Es darf mit zwei Tauchgängen pro Tag gerechnet werden, die meisten vom Boot aus. Die Mittagspause wird auf See verbracht, oft bei einer kräftigen Fischsuppe oder Gemüse mit Kartoffeln – eingenommen in der gemütlichen Enge der Bootskabine, warm eingehüllt in die Unterzieher des Trockentauchanzugs. Kaum ein Moment schweisst Tauchende so zusammen, wie dieser, wenn man nebeneinander auf der Bank sitzt, die Suppe löffelt und die Erlebnisse des Tauchgangs Revue passieren lässt. Neben den Wracks gibt es in Gulen auch Rifftauchgänge, die in ihrer bizarren Schönheit einzigartig sind: Eine skurrile Unterwasserwelt, durchzogen von Weichtieren, kräftigen Fischen und scharfkantigen Felsen, übersät mit Seesternen – ein Spektakel der Natur und ein absolutes „Muss“ in jeder Tauchkarriere. Zugegeben, die Tauchgänge können ziemlich kalt und anstrengend sein, weshalb der Lift vom Boot ein willkommener Standard für uns Taucher mit schwerer Ausrüstung ist. Die perfekte Tauchreise für bequemes Ein- und Auftauchen mit viel Equipment wie Heizwesen, Doppelgeräte und Kammeras für faule Taucher.

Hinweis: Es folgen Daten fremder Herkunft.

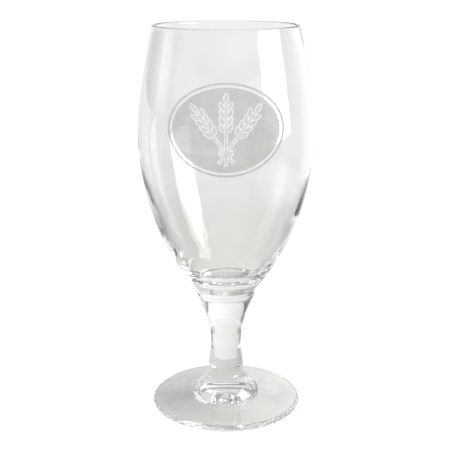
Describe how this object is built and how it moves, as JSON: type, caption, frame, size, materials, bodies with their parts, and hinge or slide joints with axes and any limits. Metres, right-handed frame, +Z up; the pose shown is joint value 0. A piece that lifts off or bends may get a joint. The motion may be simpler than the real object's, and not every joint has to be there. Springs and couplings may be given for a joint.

Und wenn der Tag voller Eindrücke langsam zur Neige geht und die Batterien für den nächsten Tag geladen werden, wartet noch ein letzte Highlight auf die Gruppe, denn mit ein wenig Glück tanzen nachts die Nordlichter über den Himmel – ein Anblick, der müde Taucher glücklich und überwältigt heimkehren lässt. Eine Reise, wie sie nur der TSK möglich machen kann, ein fabelhafter Ort, liebevolle Buddies und abenteuerreiche Tauchgänge.